> Written instruction:
Write the material out again in full, exactly.

> Data extract:

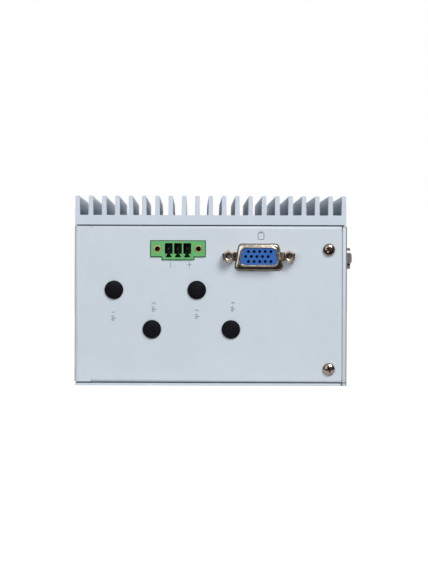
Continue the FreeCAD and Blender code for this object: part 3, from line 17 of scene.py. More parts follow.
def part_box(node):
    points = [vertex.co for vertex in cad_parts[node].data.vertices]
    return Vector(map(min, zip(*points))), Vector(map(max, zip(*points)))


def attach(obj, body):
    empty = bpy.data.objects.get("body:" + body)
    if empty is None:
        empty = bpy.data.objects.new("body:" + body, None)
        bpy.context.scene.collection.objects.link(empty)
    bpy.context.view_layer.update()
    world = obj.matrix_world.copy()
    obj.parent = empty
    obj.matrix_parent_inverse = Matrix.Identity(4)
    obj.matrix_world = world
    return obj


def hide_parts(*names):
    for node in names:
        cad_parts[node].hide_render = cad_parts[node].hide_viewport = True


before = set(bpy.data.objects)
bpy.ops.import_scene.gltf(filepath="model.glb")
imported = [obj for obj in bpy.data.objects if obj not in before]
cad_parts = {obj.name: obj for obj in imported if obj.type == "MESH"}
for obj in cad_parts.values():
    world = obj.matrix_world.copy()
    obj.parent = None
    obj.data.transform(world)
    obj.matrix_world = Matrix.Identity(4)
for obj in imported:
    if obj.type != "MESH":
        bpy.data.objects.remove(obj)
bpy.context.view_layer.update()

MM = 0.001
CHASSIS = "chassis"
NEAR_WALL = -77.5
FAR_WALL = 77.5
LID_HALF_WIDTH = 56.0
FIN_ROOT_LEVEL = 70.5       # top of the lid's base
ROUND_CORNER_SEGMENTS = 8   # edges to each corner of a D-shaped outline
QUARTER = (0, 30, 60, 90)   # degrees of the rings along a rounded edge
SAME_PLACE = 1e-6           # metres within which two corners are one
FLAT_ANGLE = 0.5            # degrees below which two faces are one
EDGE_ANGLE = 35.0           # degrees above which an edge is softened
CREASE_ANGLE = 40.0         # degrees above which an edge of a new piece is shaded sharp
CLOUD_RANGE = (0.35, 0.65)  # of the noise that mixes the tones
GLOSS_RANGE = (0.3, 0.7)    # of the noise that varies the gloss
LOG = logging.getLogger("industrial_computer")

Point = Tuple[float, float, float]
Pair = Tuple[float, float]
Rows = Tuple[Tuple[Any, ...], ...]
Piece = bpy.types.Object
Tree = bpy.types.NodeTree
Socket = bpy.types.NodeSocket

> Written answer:
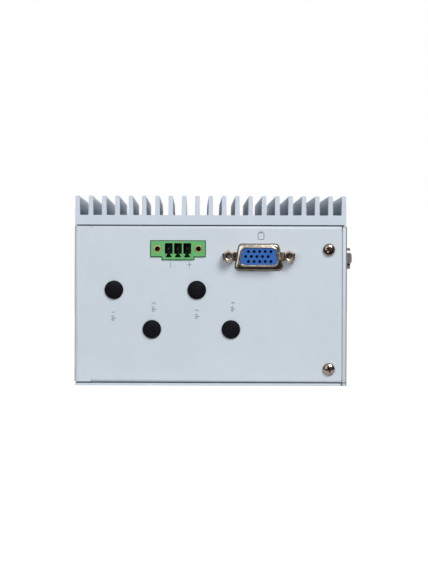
Continue the FreeCAD and Blender code for this object: part 3, from line 17 of scene.py. More parts follow.
def part_box(node):
    points = [vertex.co for vertex in cad_parts[node].data.vertices]
    return Vector(map(min, zip(*points))), Vector(map(max, zip(*points)))


def attach(obj, body):
    empty = bpy.data.objects.get("body:" + body)
    if empty is None:
        empty = bpy.data.objects.new("body:" + body, None)
        bpy.context.scene.collection.objects.link(empty)
    bpy.context.view_layer.update()
    world = obj.matrix_world.copy()
    obj.parent = empty
    obj.matrix_parent_inverse = Matrix.Identity(4)
    obj.matrix_world = world
    return obj


def hide_parts(*names):
    for node in names:
        cad_parts[node].hide_render = cad_parts[node].hide_viewport = True


before = set(bpy.data.objects)
bpy.ops.import_scene.gltf(filepath="model.glb")
imported = [obj for obj in bpy.data.objects if obj not in before]
cad_parts = {obj.name: obj for obj in imported if obj.type == "MESH"}
for obj in cad_parts.values():
    world = obj.matrix_world.copy()
    obj.parent = None
    obj.data.transform(world)
    obj.matrix_world = Matrix.Identity(4)
for obj in imported:
    if obj.type != "MESH":
        bpy.data.objects.remove(obj)
bpy.context.view_layer.update()

MM = 0.001
CHASSIS = "chassis"
NEAR_WALL = -77.5
FAR_WALL = 77.5
LID_HALF_WIDTH = 56.0
FIN_ROOT_LEVEL = 70.5       # top of the lid's base
ROUND_CORNER_SEGMENTS = 8   # edges to each corner of a D-shaped outline
QUARTER = (0, 30, 60, 90)   # degrees of the rings along a rounded edge
SAME_PLACE = 1e-6           # metres within which two corners are one
FLAT_ANGLE = 0.5            # degrees below which two faces are one
EDGE_ANGLE = 35.0           # degrees above which an edge is softened
CREASE_ANGLE = 40.0         # degrees above which an edge of a new piece is shaded sharp
CLOUD_RANGE = (0.35, 0.65)  # of the noise that mixes the tones
GLOSS_RANGE = (0.3, 0.7)    # of the noise that varies the gloss
LOG = logging.getLogger("industrial_computer")

Point = Tuple[float, float, float]
Pair = Tuple[float, float]
Rows = Tuple[Tuple[Any, ...], ...]
Piece = bpy.types.Object
Tree = bpy.types.NodeTree
Socket = bpy.types.NodeSocket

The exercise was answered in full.